The question asks to find the derivative of the function $1-\cos(x)\sin(x)$, and I thought maybe using some derivative rules I could, but I don't know where to start.
how do you find a derivative of $y=1-\cos(x)\sin(x)$
-
1Apply the rules: how to differentiate $f-g$, constant, then $f\cdot g$, finally you also need $\sin'=\cos$ and $\cos'=-\sin$. – 2012-10-15
3 Answers
Are you familiar with the product rule? $$ f(x)=u(x)v(x)\\ f'(x)=u'(x)v(x) + u(x)v'(x) $$ In your case $u(x)=\cos(x), \ v(x)=\sin(x)$.

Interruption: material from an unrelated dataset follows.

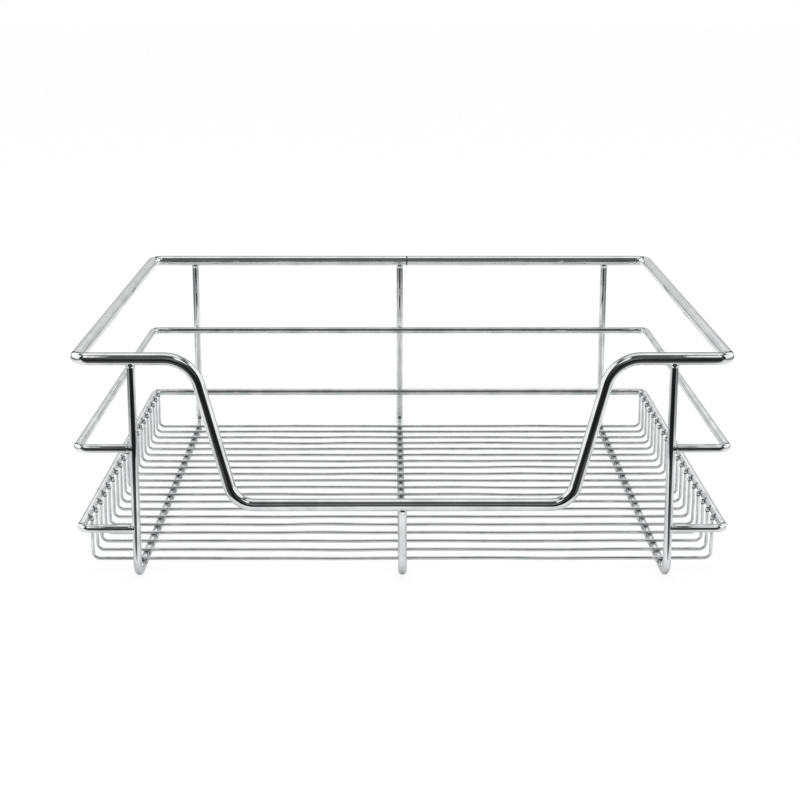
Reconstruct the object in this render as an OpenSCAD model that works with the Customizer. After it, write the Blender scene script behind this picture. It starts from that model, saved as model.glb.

EDIT Sorry again for the typos, Here's what you should do. The derivative of constant is always 0, derivative of $-h(x)$ is $-h'(x)$, the derivative of a product of functions is above, the derivative of $\cos'(x)=- \sin(x), \ \sin'(x)=\cos(x)$
Can you handle it now?
EDIT 2: Sorry for doing it again, there is a different way of solving the problem if you notice that
$$ -\cos(x) \sin(x) = -\frac{2}{2}\cos(x) \sin(x)=-\frac{1}{2}\sin(2x) $$ and then use the chain rule: $\frac{du(v(x))}{dx} = u'(v(x))v'(x)$ and then use the derivative of the sin function
EDIT 3: OK here is the solution: $$ f'(x)=(-\cos(x)\sin(x))'_{x}=(-\frac{1}{2}\sin(2x))'_{x}=-\frac{1}{2}(2x)'_{x}\cos(2x)=-\cos(2x) $$
-
2you mean the product rule – 2012-10-15
-
1@Alex : that is the product rule. We don't want to confuse the OP. Also, you can use "\sin" and "\cos". – 2012-10-15
-
0Well, yes, you can rewrite it using $\sin(2x) = 2\sin(x)\cos(x)$ – 2012-10-15
-
0Sorry for the typo, will update it now – 2012-10-15
-
0I am not sure how you got the 2 in there? – 2012-10-15
-
0added the solution – 2012-10-15
-
0No, the derivative of a constant is 0, so it just 'disappears', then I rewrite $- \sin x \cos x = -\frac{2}{2}\sin x \cos x=-\frac{1}{2} \sin(2x)$. Do you know of expansion of sinus of double angle? – 2012-10-15
-
0How did you get -2/2 – 2012-10-15
-
0You have $- \cos x \sin x = -1 \cdot \cos x \sin x = -\frac{2}{2} \cdot \cos x \sin x$ – 2012-10-15
-
0Got it, so then how did you end up with (-1/2)sin(2x)?? – 2012-10-15
-
0It is called sinus of double angle, $\sin 2 x = 2 \sin x \cos x$ – 2012-10-15
-
0K, so you just applied that to? – 2012-10-15
-
0Yes, I just rewrote the expression in your problem and then found the derivative, see EDIT2 in my answer – 2012-10-15
-
0I think I get where your going with this. Thank you so much for explaining it through!! – 2012-10-15
Using the well known trigonometric identity,
$$\sin(2x)=2\sin(x)\cos(x)$$
We can say that,
$$y=1-\sin(x)\cos(x)=1-\frac{2\sin(x)\cos(x)}{2}=1-\frac{\sin(2x)}{2}$$
and the derivative would be:
$$y'=0-\frac{2\cos(2x)}{2}=-\cos(2x)$$
-
0Upvoted for greatness. However, it won't help him in the long run because if he's asking this he clearly doesn't know about the product rule. – 2012-10-15
$$(1 - \sin(x)\cos(x))' = \left(1 - \frac12 \sin(2x)\right)' = -\cos(2x).$$ Implicitly, I used the chain rule here, letting $f(x) = \sin(x)$ and $ g(x) = 2x$.
-
0Where did you get the -(1/2)sin(2x)?? – 2012-10-15
-
0Sorry, I dont know the chain rule. But thank you for helping. – 2012-10-15
-
0By using $\sin(2x) = 2\sin(x)\cos(x).$ – 2012-10-15
-
0Got it, thanks! – 2012-10-15